> _Work required_: The listing below is the input. Say how many of its lines contain "imported", giving the number alone.

> _Provided material_:
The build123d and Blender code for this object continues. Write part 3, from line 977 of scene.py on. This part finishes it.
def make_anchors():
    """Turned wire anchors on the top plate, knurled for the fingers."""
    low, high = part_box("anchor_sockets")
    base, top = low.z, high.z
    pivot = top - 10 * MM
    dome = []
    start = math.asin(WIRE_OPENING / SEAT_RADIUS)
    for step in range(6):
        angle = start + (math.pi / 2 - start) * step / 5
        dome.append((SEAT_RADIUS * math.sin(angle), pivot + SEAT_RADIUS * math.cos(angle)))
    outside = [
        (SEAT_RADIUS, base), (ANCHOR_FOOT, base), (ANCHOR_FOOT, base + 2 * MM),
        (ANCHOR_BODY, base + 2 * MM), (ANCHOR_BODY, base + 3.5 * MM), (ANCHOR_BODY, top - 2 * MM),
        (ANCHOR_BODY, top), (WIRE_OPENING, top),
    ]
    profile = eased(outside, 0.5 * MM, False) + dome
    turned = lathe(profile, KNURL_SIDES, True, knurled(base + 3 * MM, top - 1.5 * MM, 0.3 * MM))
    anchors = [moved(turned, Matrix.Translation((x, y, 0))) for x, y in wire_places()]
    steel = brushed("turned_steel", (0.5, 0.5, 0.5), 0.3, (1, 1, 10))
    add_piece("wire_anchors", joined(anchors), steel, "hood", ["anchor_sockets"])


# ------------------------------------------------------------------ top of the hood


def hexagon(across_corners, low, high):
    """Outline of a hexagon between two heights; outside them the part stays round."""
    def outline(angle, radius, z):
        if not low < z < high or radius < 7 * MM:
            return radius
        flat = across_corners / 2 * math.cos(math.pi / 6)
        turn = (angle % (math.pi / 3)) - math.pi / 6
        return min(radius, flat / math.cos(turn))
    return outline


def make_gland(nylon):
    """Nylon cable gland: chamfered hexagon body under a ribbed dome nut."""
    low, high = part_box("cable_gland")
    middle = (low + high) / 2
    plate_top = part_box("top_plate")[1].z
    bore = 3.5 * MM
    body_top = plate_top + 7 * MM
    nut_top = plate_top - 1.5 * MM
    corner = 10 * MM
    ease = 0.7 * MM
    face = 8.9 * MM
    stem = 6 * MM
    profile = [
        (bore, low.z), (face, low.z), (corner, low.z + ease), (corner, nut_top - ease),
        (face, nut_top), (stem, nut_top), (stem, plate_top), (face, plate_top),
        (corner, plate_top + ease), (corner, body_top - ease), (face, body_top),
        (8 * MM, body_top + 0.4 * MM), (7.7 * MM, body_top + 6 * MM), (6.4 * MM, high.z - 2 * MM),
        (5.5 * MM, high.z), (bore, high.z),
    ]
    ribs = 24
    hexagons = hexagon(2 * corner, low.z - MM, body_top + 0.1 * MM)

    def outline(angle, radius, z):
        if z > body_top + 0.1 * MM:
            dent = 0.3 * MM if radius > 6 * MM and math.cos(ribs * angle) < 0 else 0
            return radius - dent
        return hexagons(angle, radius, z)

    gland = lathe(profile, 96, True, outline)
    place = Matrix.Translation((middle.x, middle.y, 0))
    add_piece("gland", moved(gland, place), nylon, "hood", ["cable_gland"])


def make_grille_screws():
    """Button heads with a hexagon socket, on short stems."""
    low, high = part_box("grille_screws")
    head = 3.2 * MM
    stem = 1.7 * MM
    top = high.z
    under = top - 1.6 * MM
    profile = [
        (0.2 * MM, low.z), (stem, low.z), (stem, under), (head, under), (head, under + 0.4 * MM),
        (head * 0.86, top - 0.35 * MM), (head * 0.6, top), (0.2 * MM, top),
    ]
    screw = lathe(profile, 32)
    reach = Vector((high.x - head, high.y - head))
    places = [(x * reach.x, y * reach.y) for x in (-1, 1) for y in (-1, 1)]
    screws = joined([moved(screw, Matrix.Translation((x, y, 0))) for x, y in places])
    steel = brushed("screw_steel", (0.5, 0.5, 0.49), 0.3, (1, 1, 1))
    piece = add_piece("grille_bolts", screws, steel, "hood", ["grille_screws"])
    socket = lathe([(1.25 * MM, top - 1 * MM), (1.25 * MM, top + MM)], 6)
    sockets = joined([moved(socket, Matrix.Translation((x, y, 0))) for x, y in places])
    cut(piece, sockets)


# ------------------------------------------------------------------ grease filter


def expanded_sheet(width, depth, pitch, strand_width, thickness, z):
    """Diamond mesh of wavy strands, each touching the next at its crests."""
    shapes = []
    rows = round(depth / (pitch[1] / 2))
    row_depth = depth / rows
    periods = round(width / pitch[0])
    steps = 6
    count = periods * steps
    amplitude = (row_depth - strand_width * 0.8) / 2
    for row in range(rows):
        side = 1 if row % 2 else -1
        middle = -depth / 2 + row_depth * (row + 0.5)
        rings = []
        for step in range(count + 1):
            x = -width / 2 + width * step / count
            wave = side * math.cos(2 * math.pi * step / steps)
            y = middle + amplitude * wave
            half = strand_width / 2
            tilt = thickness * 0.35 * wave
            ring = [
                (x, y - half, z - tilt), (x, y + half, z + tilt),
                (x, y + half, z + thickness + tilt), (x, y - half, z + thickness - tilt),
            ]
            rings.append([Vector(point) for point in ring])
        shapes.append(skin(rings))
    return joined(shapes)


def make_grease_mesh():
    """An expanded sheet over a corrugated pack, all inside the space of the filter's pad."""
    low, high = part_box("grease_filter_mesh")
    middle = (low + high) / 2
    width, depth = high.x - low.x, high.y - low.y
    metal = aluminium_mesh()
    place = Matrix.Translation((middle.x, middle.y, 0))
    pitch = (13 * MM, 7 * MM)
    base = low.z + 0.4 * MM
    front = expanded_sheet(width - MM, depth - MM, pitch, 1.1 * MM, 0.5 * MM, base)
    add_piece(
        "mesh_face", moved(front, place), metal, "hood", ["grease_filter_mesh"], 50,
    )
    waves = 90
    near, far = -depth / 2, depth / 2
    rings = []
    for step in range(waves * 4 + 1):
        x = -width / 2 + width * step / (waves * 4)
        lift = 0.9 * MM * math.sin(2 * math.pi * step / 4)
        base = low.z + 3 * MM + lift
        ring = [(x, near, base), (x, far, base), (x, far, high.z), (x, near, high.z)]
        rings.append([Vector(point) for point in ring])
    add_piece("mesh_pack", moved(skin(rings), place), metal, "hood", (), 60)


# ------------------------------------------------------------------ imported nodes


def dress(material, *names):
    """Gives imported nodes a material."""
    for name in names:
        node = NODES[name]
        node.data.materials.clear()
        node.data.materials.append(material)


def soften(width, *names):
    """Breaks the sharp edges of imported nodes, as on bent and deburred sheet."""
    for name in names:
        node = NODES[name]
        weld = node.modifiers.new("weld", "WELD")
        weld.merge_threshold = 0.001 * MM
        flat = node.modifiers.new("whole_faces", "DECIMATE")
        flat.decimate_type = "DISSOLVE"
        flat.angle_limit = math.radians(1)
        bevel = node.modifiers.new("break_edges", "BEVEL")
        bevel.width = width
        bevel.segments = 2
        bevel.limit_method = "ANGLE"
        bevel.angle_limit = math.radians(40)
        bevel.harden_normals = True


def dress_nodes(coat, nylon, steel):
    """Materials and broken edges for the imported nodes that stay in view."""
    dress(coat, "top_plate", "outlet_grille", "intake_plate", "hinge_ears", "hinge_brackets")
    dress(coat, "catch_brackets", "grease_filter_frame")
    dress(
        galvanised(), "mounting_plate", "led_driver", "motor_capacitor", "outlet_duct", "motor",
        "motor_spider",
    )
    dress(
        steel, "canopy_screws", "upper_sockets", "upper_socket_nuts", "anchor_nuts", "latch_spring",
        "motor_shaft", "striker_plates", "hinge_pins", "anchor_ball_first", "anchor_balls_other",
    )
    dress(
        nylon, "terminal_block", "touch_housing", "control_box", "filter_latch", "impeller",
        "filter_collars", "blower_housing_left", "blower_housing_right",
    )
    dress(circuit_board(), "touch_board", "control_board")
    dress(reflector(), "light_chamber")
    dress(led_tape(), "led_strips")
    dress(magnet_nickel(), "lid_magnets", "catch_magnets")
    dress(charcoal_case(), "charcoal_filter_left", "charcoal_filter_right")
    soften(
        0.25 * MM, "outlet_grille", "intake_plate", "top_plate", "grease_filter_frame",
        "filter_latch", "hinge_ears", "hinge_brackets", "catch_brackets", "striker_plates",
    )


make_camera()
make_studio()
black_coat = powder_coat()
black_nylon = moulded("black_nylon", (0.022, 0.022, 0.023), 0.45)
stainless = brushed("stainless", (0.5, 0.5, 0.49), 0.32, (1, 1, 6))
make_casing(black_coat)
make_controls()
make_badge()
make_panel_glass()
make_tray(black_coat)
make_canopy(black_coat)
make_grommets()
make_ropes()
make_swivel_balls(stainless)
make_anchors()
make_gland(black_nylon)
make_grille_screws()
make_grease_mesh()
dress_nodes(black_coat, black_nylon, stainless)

> _Solution for this task_: 4